The XI FOSPA will uniquely address the most pressing issues of the Amazon through both theoretical and practical approaches. It will include 16 on-site visits, such as to Madidi National Park, the Pilón Lajas Biosphere Reserve and Community Land of Origin, and the Tsimanes of Yacama, who are advocating for territorial rights. Participants in these visits will directly observe the diverse challenges faced by the peoples and ecologies of the region.
The discussions are organized around four main thematic axes: Mother Earth; Indigenous Peoples and Amazonian Territories; Extractivism and Alternatives; and Women’s Resistance. Each axis is further divided into 17 working groups focusing on governance, territory, water, mining, extractivism, and the role of women. These groups have been meeting for weeks, both in person and virtually, with the aim of presenting a comprehensive mapping of Amazonian realities at the XI FOSPA.

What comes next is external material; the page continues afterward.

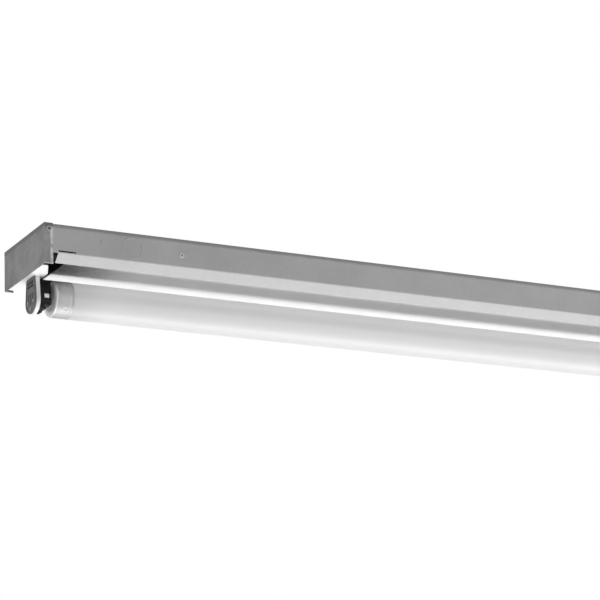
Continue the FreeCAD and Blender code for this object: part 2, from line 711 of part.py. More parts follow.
def make_holder_front(side):
    name = f"holder_front_{side_name(side)}"
    span = (holder_front_start, holder_face)
    top = shelf_level - front_top_gap
    parts = holder_outline(name, side, span, top, holder_step)
    bore = (from_end(side, holder_front_start + front_back_wall),
            from_end(side, holder_face + overrun))
    back = (from_end(side, holder_front_start - overrun),
            from_end(side, holder_face - contact_arm_gap + contact_play))
    half_entry = pin_diameter / 2 + entry_play
    tools = [
        rod(f"{name}_bore", "x", bore, (0, lamp_level), rotor_radius + rotor_play),
        block(f"{name}_entry", bore, (-half_entry, half_entry),
              (round_level - holder_radius - overrun, lamp_level)),
        rod(f"{name}_stub_hole", "x",
            (from_end(side, holder_front_start - overrun),
             from_end(side, holder_front_start + front_back_wall + overrun)),
            (0, lamp_level), rotor_stub_radius + rotor_play),
    ]
    nose = (from_end(side, holder_front_start + front_foot), from_end(side, holder_face + overrun))
    tools.append(block(f"{name}_under_nose", nose, (-holder_radius, holder_radius),
                       (round_level - holder_radius, lamp_level - rotor_radius - nose_rim)))
    half = contact_height / 2 + contact_play
    arm = contact_reach() + contact_sheet + contact_play
    arm_z = (lamp_level - half, lamp_level + half)
    for wide in sides:
        slot = ((rotor_radius - rotor_play) * wide, arm * wide)
        window = (arm * wide, (holder_radius + overrun) * wide)
        tools.append(block(f"{name}_arm_slot_{side_name(wide)}", back, slot, arm_z))
        tools.append(block(f"{name}_window_{side_name(wide)}", nose, window, arm_z))
    node(name, carve(f"{name}_cut", join(f"{name}_blank", parts), tools))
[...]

From these collective and assembly-based discussions, a series of documents will be produced and presented to the authorities. The goal is for these documents to become part of an advocacy strategy for future COP (Conference of the Parties) meetings and international climate change summits.
Painting the Amazon with hope
Beyond the spaces for reflection and collective construction that have been developing, this broad, diverse, and vibrant collective, much like the Amazon itself, aims to bring strokes of color and hope to a horizon that often seems gray. Thus, the XI FOSPA seeks to transcend the usual sociopolitical spaces and promote greater awareness among the global population about the role of the Amazon and the peoples who inhabit it.
This edition of the Pan-Amazonian Social Forum does not aim to be a space for empty complaints and laments about lost struggles and dreams. Instead, it aspires to become a platform for action that highlights ongoing transformation processes. We, the members of FOSPA, aim to build political alternatives and collective proposals to coexist harmoniously with Mother Nature and the environment that constitutes the Pan-Amazon region.
We dream big. We envision this space as an immense tapestry, woven with colorful threads, mapping out a work plan and a route of action that supports the defense of life, through the articulation of Amazonian peoples, their traditional knowledge, and ancestral practices. We are aware that true change will only be possible if we move out of the comfort zone of the already convinced and seek a new common ground.
We wholeheartedly hope that this XI edition of FOSPA will inspire society with reflections and thoughts. May we sow seeds that will bring forth new actors committed to caring for and defending life in the Amazon.
María Eugenia Carrizo is a teacher, social psychologist, and lay missionary with the Society of Jesus. For the past 10 years, she has supported the struggles of the Indigenous peoples of the Gran Moxos region.